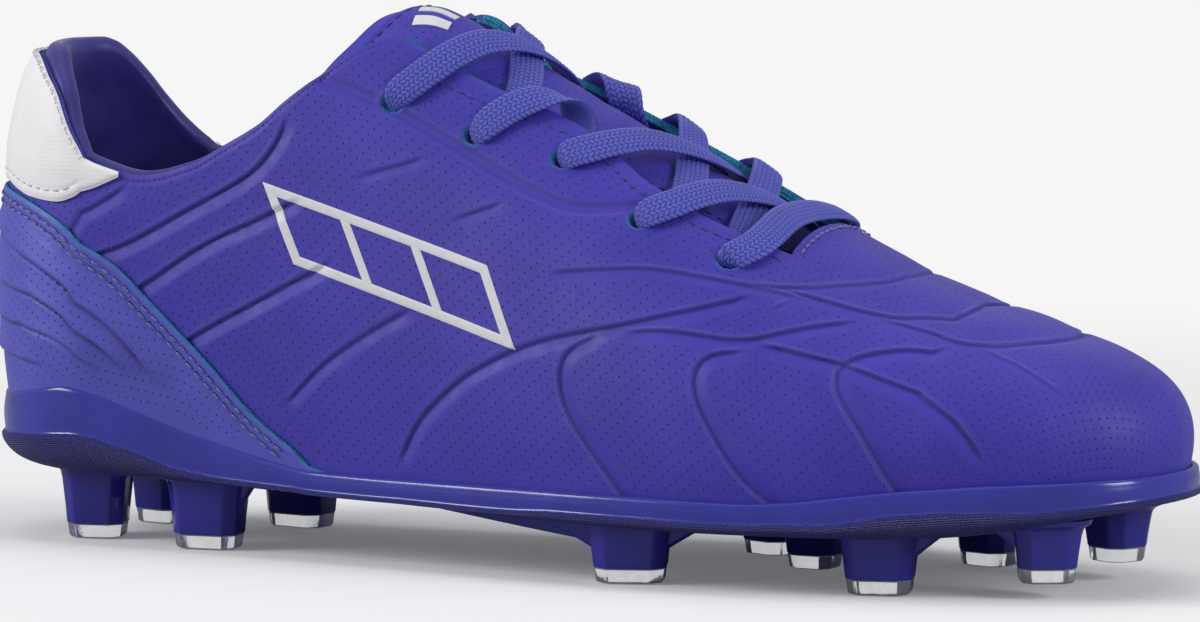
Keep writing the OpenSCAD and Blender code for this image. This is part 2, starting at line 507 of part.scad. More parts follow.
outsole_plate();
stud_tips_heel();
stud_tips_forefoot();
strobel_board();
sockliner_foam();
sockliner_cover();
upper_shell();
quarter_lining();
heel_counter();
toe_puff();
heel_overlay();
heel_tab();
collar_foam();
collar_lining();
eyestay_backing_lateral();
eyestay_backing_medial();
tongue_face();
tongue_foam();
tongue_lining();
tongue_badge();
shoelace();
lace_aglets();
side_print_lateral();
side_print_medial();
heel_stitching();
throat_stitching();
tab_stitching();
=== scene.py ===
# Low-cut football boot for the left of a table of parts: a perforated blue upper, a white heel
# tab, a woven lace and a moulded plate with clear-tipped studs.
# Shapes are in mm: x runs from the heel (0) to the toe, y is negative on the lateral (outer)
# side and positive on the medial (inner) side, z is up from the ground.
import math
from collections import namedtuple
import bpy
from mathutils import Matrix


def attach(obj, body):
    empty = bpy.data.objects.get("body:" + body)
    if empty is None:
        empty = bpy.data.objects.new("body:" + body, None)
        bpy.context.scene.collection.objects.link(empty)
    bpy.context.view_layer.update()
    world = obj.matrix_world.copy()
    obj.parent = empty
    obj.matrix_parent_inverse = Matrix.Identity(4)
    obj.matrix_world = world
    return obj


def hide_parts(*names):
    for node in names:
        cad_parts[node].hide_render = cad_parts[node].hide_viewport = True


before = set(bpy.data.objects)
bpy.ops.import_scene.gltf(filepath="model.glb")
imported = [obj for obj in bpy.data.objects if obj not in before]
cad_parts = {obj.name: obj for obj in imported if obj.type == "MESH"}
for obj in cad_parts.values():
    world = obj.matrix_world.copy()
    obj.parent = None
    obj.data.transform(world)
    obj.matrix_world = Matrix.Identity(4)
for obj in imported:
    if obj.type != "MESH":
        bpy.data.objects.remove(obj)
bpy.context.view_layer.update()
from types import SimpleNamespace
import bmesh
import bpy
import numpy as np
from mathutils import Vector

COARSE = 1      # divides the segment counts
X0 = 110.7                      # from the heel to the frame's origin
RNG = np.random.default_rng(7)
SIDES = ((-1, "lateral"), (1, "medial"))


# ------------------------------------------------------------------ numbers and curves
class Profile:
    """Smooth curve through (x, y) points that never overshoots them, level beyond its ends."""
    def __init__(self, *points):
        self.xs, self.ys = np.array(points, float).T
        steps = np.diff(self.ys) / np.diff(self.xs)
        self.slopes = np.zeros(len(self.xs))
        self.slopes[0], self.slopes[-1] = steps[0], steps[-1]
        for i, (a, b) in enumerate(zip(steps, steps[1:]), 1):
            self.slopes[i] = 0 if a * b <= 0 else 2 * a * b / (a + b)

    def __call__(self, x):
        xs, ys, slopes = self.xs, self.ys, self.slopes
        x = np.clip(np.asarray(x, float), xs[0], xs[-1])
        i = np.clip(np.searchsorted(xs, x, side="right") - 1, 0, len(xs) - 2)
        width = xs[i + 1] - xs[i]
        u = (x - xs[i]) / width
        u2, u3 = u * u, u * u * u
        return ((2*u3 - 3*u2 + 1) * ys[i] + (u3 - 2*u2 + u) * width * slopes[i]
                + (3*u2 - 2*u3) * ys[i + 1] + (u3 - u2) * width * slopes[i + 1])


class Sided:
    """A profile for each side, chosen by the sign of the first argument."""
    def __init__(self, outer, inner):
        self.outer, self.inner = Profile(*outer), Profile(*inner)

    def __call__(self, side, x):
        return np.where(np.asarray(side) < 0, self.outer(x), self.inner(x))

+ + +

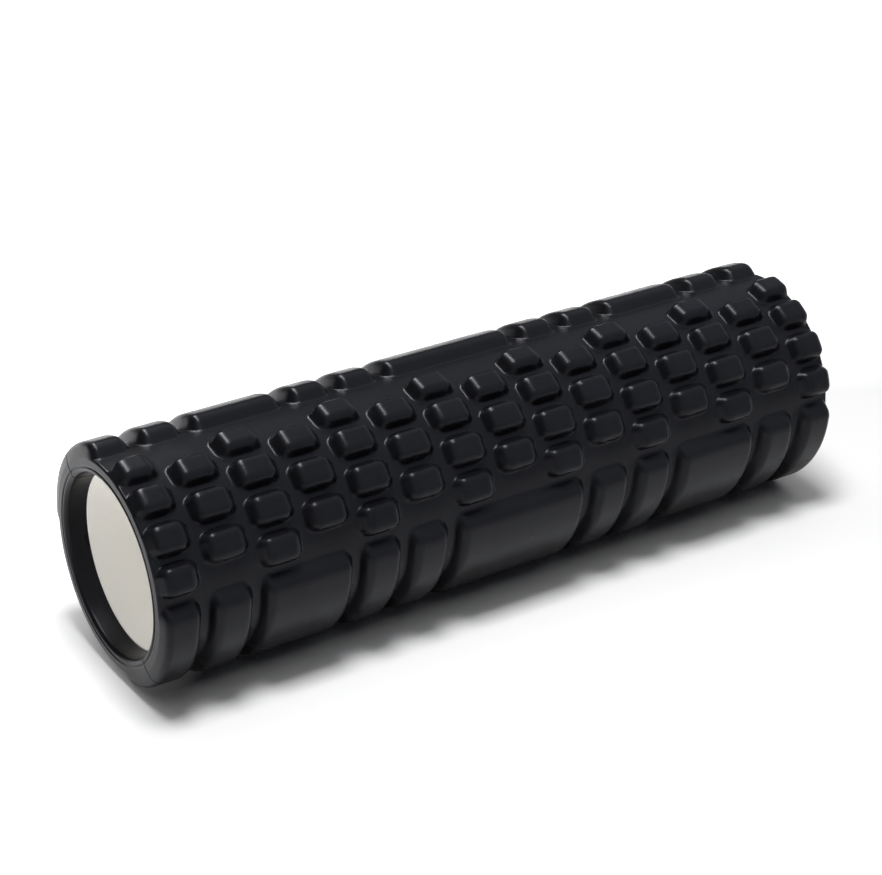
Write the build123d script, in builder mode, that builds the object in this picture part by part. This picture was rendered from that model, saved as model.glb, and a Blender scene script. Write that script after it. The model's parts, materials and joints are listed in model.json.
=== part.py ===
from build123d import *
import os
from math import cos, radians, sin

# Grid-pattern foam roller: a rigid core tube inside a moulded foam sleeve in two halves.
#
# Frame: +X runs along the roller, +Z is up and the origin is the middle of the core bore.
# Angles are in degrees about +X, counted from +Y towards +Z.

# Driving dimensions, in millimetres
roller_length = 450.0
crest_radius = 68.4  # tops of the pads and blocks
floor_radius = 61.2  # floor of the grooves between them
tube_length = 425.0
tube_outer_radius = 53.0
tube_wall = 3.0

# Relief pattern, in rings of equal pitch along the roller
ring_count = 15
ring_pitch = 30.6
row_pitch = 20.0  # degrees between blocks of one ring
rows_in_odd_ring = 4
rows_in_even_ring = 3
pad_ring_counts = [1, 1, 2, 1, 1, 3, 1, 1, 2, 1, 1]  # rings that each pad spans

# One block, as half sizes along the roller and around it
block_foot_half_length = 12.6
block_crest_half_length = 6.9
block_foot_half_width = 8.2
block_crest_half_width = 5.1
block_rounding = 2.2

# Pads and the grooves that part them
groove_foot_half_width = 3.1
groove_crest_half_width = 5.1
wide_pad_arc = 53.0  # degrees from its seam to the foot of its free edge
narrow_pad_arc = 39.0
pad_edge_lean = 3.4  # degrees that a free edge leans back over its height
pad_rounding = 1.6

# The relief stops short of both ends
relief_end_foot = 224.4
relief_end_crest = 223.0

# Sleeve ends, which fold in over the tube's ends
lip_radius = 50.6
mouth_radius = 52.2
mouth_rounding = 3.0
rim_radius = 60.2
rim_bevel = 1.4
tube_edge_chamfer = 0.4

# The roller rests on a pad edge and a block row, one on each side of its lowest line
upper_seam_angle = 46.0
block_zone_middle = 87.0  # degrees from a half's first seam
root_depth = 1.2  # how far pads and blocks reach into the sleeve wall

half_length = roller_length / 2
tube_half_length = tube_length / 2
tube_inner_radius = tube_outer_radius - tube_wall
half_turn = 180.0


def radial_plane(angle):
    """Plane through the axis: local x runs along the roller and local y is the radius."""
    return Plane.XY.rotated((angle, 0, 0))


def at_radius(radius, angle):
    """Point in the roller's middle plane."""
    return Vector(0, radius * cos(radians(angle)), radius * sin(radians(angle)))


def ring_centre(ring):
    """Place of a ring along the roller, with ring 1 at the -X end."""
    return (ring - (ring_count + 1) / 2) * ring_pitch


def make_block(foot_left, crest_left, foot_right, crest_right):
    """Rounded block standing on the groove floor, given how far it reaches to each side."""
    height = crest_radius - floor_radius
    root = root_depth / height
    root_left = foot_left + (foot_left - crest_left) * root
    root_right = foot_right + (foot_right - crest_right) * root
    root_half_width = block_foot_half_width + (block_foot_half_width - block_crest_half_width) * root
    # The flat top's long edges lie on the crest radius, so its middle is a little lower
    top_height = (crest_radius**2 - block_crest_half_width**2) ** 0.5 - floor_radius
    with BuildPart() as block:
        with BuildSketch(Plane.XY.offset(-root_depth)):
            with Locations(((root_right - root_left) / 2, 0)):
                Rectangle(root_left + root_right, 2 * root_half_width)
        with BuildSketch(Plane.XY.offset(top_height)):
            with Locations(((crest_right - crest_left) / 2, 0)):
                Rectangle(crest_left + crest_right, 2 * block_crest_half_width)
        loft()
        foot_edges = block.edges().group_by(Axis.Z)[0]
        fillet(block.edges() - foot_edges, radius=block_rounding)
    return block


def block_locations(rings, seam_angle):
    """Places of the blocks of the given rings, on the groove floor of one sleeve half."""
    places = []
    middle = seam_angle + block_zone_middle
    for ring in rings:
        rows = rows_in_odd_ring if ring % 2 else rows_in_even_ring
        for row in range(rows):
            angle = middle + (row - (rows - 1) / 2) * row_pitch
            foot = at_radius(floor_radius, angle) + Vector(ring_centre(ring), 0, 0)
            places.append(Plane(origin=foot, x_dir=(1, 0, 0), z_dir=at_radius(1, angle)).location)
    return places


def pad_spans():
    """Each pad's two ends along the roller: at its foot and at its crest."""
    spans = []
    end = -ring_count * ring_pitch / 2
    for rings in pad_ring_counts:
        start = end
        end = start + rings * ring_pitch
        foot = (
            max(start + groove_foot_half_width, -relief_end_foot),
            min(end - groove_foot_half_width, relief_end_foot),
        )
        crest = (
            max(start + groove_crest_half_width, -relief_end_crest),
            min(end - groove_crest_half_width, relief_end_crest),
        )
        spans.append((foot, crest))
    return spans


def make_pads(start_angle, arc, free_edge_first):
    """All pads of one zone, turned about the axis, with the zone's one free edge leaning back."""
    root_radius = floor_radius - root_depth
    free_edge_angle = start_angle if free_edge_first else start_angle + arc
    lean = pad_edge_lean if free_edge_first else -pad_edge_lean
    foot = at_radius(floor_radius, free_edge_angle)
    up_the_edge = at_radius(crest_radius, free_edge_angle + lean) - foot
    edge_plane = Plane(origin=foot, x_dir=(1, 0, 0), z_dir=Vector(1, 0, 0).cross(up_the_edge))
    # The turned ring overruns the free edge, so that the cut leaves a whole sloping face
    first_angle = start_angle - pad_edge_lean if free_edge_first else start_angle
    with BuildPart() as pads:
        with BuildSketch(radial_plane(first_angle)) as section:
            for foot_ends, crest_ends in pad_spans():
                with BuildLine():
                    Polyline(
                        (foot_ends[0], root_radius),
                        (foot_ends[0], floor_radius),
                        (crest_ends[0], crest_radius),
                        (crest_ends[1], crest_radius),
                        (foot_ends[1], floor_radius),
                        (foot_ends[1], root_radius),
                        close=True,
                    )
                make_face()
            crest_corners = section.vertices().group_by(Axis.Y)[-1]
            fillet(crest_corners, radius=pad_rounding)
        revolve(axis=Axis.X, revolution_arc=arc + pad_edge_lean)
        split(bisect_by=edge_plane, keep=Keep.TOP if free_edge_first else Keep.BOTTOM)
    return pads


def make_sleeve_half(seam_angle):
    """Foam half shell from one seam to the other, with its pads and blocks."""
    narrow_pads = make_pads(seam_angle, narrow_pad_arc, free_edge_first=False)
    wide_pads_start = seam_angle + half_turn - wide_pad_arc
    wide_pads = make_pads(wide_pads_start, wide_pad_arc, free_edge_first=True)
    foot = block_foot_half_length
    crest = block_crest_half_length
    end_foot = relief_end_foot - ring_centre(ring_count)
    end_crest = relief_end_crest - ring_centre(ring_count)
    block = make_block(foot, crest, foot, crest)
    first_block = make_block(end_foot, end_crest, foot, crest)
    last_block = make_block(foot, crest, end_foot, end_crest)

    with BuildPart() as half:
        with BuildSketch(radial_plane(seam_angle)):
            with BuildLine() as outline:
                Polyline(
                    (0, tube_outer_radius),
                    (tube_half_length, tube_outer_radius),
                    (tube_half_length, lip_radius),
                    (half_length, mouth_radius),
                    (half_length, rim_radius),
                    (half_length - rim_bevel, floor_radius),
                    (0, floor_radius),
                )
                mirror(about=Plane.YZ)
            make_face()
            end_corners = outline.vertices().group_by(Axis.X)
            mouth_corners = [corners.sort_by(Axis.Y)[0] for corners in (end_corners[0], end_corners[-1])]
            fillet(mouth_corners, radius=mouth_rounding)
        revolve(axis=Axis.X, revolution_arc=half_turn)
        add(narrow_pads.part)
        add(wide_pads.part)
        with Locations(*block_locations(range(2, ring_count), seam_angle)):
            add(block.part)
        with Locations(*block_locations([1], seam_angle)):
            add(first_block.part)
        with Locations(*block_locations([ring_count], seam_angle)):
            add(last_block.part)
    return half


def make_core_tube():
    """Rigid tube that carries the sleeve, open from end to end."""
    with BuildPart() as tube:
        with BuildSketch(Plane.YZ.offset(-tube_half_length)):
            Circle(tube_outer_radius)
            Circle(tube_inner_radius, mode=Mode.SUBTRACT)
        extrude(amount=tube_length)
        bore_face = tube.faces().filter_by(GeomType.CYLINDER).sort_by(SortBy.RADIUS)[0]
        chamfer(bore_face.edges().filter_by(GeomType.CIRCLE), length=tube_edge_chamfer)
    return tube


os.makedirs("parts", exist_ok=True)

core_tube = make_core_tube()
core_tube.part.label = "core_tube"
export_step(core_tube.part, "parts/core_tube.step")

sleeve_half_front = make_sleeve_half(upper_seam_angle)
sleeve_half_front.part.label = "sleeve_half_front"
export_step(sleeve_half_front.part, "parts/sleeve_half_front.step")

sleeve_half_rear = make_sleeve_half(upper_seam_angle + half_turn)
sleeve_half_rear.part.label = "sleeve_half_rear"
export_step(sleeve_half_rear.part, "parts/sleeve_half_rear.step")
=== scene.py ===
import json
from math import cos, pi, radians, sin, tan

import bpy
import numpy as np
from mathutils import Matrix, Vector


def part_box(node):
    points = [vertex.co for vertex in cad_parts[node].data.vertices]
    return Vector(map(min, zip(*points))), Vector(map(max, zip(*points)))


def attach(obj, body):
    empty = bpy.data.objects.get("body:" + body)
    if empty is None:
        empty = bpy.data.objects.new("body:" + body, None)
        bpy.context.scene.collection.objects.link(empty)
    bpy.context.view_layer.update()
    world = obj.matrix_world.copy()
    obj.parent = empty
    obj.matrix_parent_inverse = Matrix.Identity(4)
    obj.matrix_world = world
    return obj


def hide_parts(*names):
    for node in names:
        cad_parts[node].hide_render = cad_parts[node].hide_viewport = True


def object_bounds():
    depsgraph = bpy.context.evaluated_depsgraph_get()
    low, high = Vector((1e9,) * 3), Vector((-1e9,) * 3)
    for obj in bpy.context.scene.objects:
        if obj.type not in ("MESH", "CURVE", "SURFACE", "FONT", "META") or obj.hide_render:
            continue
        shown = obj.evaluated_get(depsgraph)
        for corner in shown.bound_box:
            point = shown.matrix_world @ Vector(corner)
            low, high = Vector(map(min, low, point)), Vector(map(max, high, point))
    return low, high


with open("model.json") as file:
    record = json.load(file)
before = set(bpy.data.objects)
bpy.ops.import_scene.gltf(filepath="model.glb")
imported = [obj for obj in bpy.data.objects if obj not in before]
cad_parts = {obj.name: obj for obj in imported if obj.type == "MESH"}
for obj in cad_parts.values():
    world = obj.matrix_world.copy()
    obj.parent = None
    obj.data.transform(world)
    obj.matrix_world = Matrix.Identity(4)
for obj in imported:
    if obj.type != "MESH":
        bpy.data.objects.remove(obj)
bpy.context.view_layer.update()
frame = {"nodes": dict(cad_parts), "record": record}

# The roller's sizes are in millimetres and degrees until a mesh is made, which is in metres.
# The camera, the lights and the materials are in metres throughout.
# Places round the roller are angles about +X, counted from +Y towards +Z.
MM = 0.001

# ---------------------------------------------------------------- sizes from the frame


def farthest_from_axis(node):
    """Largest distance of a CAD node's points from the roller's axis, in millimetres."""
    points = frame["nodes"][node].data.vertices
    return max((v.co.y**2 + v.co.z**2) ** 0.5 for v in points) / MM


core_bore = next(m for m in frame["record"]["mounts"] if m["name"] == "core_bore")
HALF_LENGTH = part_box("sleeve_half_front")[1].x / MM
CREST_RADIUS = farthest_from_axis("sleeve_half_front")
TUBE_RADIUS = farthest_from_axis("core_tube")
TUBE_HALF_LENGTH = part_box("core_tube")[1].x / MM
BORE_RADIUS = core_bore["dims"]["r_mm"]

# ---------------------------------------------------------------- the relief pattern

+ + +

Within the listing above, extract exactly the lines from the line with "sleeve_half_rear = make_sleeve_half(upper_seam_angle" to the line with "low, high = Vector((1e9,)", the two named lines included, and no others.

sleeve_half_rear = make_sleeve_half(upper_seam_angle + half_turn)
sleeve_half_rear.part.label = "sleeve_half_rear"
export_step(sleeve_half_rear.part, "parts/sleeve_half_rear.step")
=== scene.py ===
import json
from math import cos, pi, radians, sin, tan

import bpy
import numpy as np
from mathutils import Matrix, Vector


def part_box(node):
    points = [vertex.co for vertex in cad_parts[node].data.vertices]
    return Vector(map(min, zip(*points))), Vector(map(max, zip(*points)))


def attach(obj, body):
    empty = bpy.data.objects.get("body:" + body)
    if empty is None:
        empty = bpy.data.objects.new("body:" + body, None)
        bpy.context.scene.collection.objects.link(empty)
    bpy.context.view_layer.update()
    world = obj.matrix_world.copy()
    obj.parent = empty
    obj.matrix_parent_inverse = Matrix.Identity(4)
    obj.matrix_world = world
    return obj


def hide_parts(*names):
    for node in names:
        cad_parts[node].hide_render = cad_parts[node].hide_viewport = True


def object_bounds():
    depsgraph = bpy.context.evaluated_depsgraph_get()
    low, high = Vector((1e9,) * 3), Vector((-1e9,) * 3)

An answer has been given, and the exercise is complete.